There's a sour taste in my mouth. It's so weird how people who've never lost somebody think they deserve a medal or something for bothering people who have.

Then later, "I want to throw garbage at well-wishers, too, and it'd be nice to talk about that with someone who gets it."

Through the humor in the scene, Hale is able to touch on something authentic about grieving and the selfishness of outsiders mourning. It's something that echoes throughout No One Else Can Have You.

I've never really understood the whole candlelit-vigil thing ... from what I gather it's usually just a bunch of girls crying with all their might on purpose. The whole idea of people, like, weeping while holding fire seems irresponsible to me. Whenever I imagine vigils, I think of a hundred ponytails bursting into flames.
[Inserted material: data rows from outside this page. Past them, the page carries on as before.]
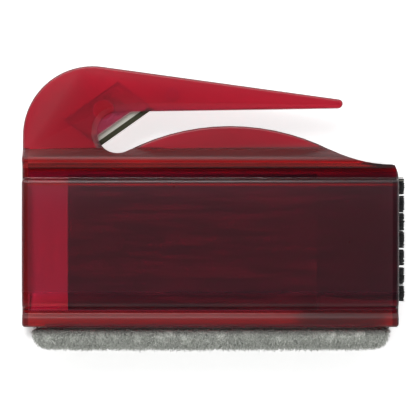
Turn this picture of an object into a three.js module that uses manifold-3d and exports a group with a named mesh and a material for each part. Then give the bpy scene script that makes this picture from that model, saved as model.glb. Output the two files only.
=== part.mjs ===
// A pocket letter opener with a slide-out bristle brush and a wiping pad.
// It lies on its back: +Z points out of the front face, +X from the head to the brush's
// mouth, and +Y from the pad to the beak. All sizes are millimetres.
// Sub-parts are drawn from the case's lower left corner, with heights from the rear face.

import * as THREE from 'three';
import { ConvexGeometry } from 'three/addons/geometries/ConvexGeometry.js';
import { mergeVertices } from 'three/addons/utils/BufferGeometryUtils.js';
import Module from 'manifold-3d';

const wasm = await Module();
wasm.setup();

// ---------------------------------------------------------------------------
// Driving dimensions
// ---------------------------------------------------------------------------

const ARC_STEP = 6;            // degrees between the points of a round stretch
const CLEARANCE = 0.3;         // air between pieces that touch or run on each other

// Case
const CASE_LENGTH = 92;
const CASE_DEPTH = 12;
const MID = CASE_DEPTH / 2;    // the parting plane of the two shells
const PARTING_GAP = 0.1;
const END_ROUNDING = 0.7;      // rounded edges at the two ends of the case
const PANEL_CROWN = 0.3;       // how far the front panel's edges lie under its middle

// Head, beak and the slitting mouth, seen from the front
const PLATE_HALF = 2.3;        // half thickness of the head plate
const PLATE_EDGE = 0.6;        // rounded edge of the head plate
const HEAD_RADIUS = 17.1;
const HEAD = new THREE.Vector2(HEAD_RADIUS, 46.8);
const BEAK_FALL = 7.86;        // slope of the beak's top edge, degrees
const BEAK_RISE = 0.9;         // slope of its lower edge, degrees
const TIP = new THREE.Vector2(77.4, 54.67);
const TIP_RADIUS = 1.08;
const THROAT = new THREE.Vector2(23.25, 47.65);
const THROAT_RADIUS = 5.12;
const HUMP = new THREE.Vector2(50.8, -5.96);
const TAIL = new THREE.Vector2(90.4, 72.1);
const MOUTH_CORNER_RADIUS = 7.1;
const MOUTH_CORNER_LOW = 35.9;
const MOUTH_CORNER_HIGH = 39.5;

// Slopes cut into the plate round the throat and under the beak
const THROAT_SLOPE = 1.3;
const BEAK_SLOPE = 2.2;
const BEAK_SLOPE_AT_TIP = 0.9;
const SLOPE_DEPTH = 1.2;

// Blade
const BLADE_EDGE_START = new THREE.Vector2(18.8, 44.2);
const BLADE_ANGLE = 35.3;
const BLADE_LENGTH = 15.9;
const BLADE_WIDTH = 10.2;
const BLADE_SKEW = 3.2;
const BLADE_THICKNESS = 0.4;
const BLADE_BEVEL = 1.24;
const BLADE_SHOWING = 2.65;    // width of the strip that the web leaves bare
const WEB_THICKNESS = 0.6;
const PEG = new THREE.Vector2(19.7, 53.2);
const PEG_RADIUS = 2.3;
const WELD_PIN = new THREE.Vector2(36.5, 57);
const WELD_PIN_RADIUS = 1.2;

// Cavity of the case and the brush carrier in it
const CAVITY_LEFT = 1.5;
const CARRIER_LEFT = 11.2;
const CARRIER_RIGHT = 71.8;
const CHANNEL_LOW = 12;
const CHANNEL_HIGH = 28.6;
const CHANNEL_DEPTH = 2.95;    // distance of the channel's floor from the parting plane
const GROOVE_COUNT = 5;
const GROOVE_PITCH = 5.55;
const GROOVE_MIDDLE = 22.5;
const GROOVE_WIDTH = 1.05;
const GROOVE_DEPTH = 0.8;

// Thumb button, its track in the rear shell and the brush's travel
const TRAVEL_BACK = 9;
const TRAVEL_OUT = 20;
const BUTTON = new THREE.Vector2(40.8, 20.3);
const BUTTON_LENGTH = 17.6;
const BUTTON_WIDTH = 13.2;
const STEM_LENGTH = 8;
const STEM_WIDTH = 4.4;
const TRACK_DEPTH = 1.5;
const TRACK_WALL = 1.2;

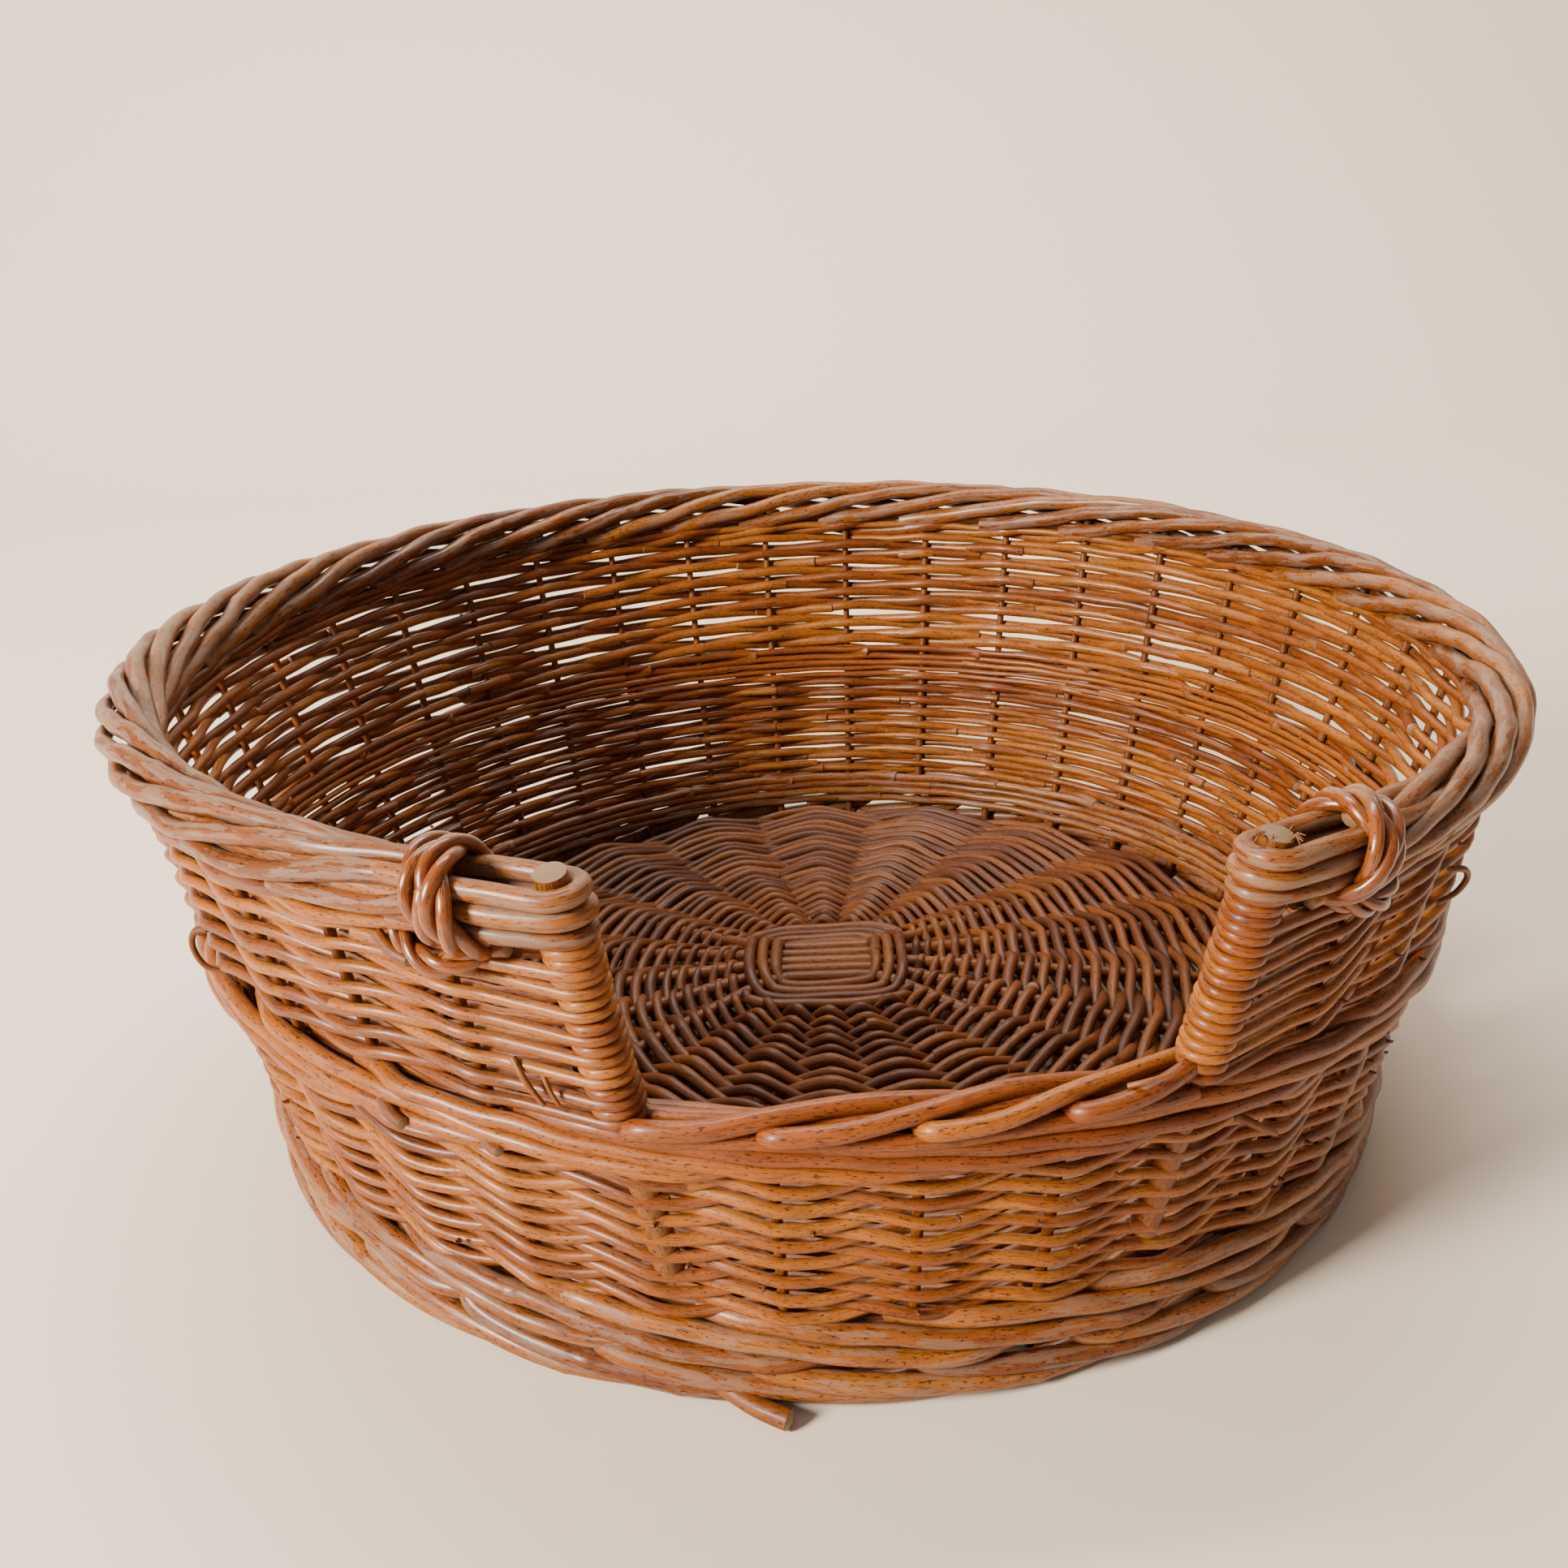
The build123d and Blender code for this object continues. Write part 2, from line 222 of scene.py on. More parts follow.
def willow(name, light, mid, dark, rough=0.42, coat=0.18, painted_sheen=0.0, end_col=(0.20, 0.11, 0.05)):
    """Varnished willow: a tint for each rod, streaks along it, dark specks, its own colour on cut ends, and,
    where asked, grey-beige patches of painted sheen.
    """
    light, mid, dark = (tuple(v * k for v, k in zip(c, DEEPEN)) for c in (light, mid, dark))
    m = bpy.data.materials.new(name)
    m.use_nodes = True
    nt = m.node_tree
    n, l = nt.nodes, nt.links
    n.clear()
    out = n.new("ShaderNodeOutputMaterial")
    bs = n.new("ShaderNodeBsdfPrincipled")
    l.new(bs.outputs[0], out.inputs[0])
    bs.inputs["Coat Weight"].default_value = coat
    bs.inputs["Coat Roughness"].default_value = 0.20
    bs.inputs["IOR"].default_value = 1.45
    bs.inputs["Specular IOR Level"].default_value = 0.36
    tint = n.new("ShaderNodeAttribute")
    tint.attribute_name = "tint"
    cut = n.new("ShaderNodeAttribute")
    cut.attribute_name = "cutend"
    rod = n.new("ShaderNodeAttribute")
    rod.attribute_name = "rodco"

    def noise(vec_scale, scale, detail=3.0, rough_=0.6):
        mp = n.new("ShaderNodeMapping")
        mp.inputs["Scale"].default_value = vec_scale
        l.new(rod.outputs["Vector"], mp.inputs["Vector"])
        t = n.new("ShaderNodeTexNoise")
        t.inputs["Scale"].default_value = scale
        t.inputs["Detail"].default_value = detail
        t.inputs["Roughness"].default_value = rough_
        l.new(mp.outputs[0], t.inputs["Vector"])
        return t.outputs["Fac"]

    def ramp(fac, stops):
        r = n.new("ShaderNodeValToRGB")
        e = r.color_ramp.elements
        while len(e) < len(stops):
            e.new(0.5)
        for k, (pos, col) in enumerate(stops):
            e[k].position = pos
            e[k].color = (*col, 1) if len(col) == 3 else col
        l.new(fac, r.inputs[0])
        return r.outputs[0]

    def mix(kind, fac, a, b):
        x = n.new("ShaderNodeMix")
        x.data_type = "RGBA"
        x.blend_type = kind
        if isinstance(fac, float):
            x.inputs[0].default_value = fac
        else:
            l.new(fac, x.inputs[0])
        for sock, v in ((6, a), (7, b)):
            if isinstance(v, tuple):
                x.inputs[sock].default_value = (*v, 1)
            else:
                l.new(v, x.inputs[sock])
        return x.outputs[2]

    def math_(op, a, b=None):
        x = n.new("ShaderNodeMath")
        x.operation = op
        for k, v in enumerate((a, b)):
            if v is None:
                continue
            if isinstance(v, (int, float)):
                x.inputs[k].default_value = v
            else:
                l.new(v, x.inputs[k])
        return x.outputs[0]

    drift = noise((0.3, 0.3, 0.16), 1.0, 2.0)
    streak = noise((1.6, 1.6, 0.22), 1.6, 4.0, 0.7)
    patch = noise((0.8, 0.8, 0.9), 1.0, 3.0, 0.6)
    key = math_("ADD", math_("MULTIPLY", tint.outputs["Fac"], 0.62), math_("MULTIPLY", drift, 0.55))
    col = ramp(key, [(0.16, dark), (0.52, mid), (0.92, light)])
    streak_col = ramp(streak, [(0.30, (0.50, 0.42, 0.36)), (0.55, (1, 1, 1)), (1.0, (1.1, 1.06, 1.0))])
    col = mix("MULTIPLY", 0.55, col, streak_col)
    col = mix("MULTIPLY", 0.5, col, ramp(patch, [(0.34, (0.45, 0.34, 0.27)), (0.46, (1, 1, 1))]))
    speck = noise((1.7, 1.7, 2.6), 1.5, 2.0, 0.5)
    col = mix("MULTIPLY", 0.9, col, ramp(speck, [(0.355, (0.14, 0.08, 0.05)), (0.395, (1, 1, 1))]))
    scar = noise((2.4, 2.4, 0.9), 1.4, 2.0, 0.5)
    col = mix("MULTIPLY", 0.7, col, ramp(scar, [(0.33, (0.28, 0.19, 0.13)), (0.39, (1, 1, 1))]))
    # painted sheen: grey-beige patches laid at random along the rod
    if painted_sheen > 0:
        sheen_noise = noise((0.5, 0.5, 0.35), 1.3, 3.0)
        sheen_mask = math_("MULTIPLY", math_("GREATER_THAN", sheen_noise, 0.52), painted_sheen)
        col = mix("MIX", sheen_mask, col, (0.22, 0.155, 0.11))
    col = mix("MIX", cut.outputs["Fac"], col, end_col)
    l.new(col, bs.inputs["Base Color"])
    rg = math_("ADD", math_("MULTIPLY", streak, 0.30), rough - 0.13)
    l.new(rg, bs.inputs["Roughness"])
    bump = n.new("ShaderNodeBump")
    bump.inputs["Strength"].default_value = 0.22
    bump.inputs["Distance"].default_value = 0.0006
    l.new(streak, bump.inputs["Height"])
    l.new(bump.outputs[0], bs.inputs["Normal"])
    return m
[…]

Friendship turns so against Kippy that her father in a moment of distress, sends her to a mental institution. The interlude isn't as interesting because, in this case, mental-institution crazy just isn't as compelling as the everyday kooky pecadillios of Friendship's townspeople that ring true, if heightened for story sake. It does, however, set up the question: "Who are the crazy ones?" The ones who have been called crazy by their peers or the peers who deem people crazy?

OK, yes, I did have a sense of the murderer from early on in the story, and it did detract from my enjoyment on the novel, but only a touch. It's a mystery story flaw to introduce a character and then give him or her nothing to do for most of the book — a tell-tale sign of guilt.

However, Hale's poignancy, even paradoxically through humor, lifts No One Else Can Have You from the basic murder mystery, and ultimately, it doesn't really matter who the killer is. The delight of the novel is finding truths about grieving and its reverberations through everyone affected. And with that in mind, plus the depth and authenticity of her main character, Hale's novel kills it.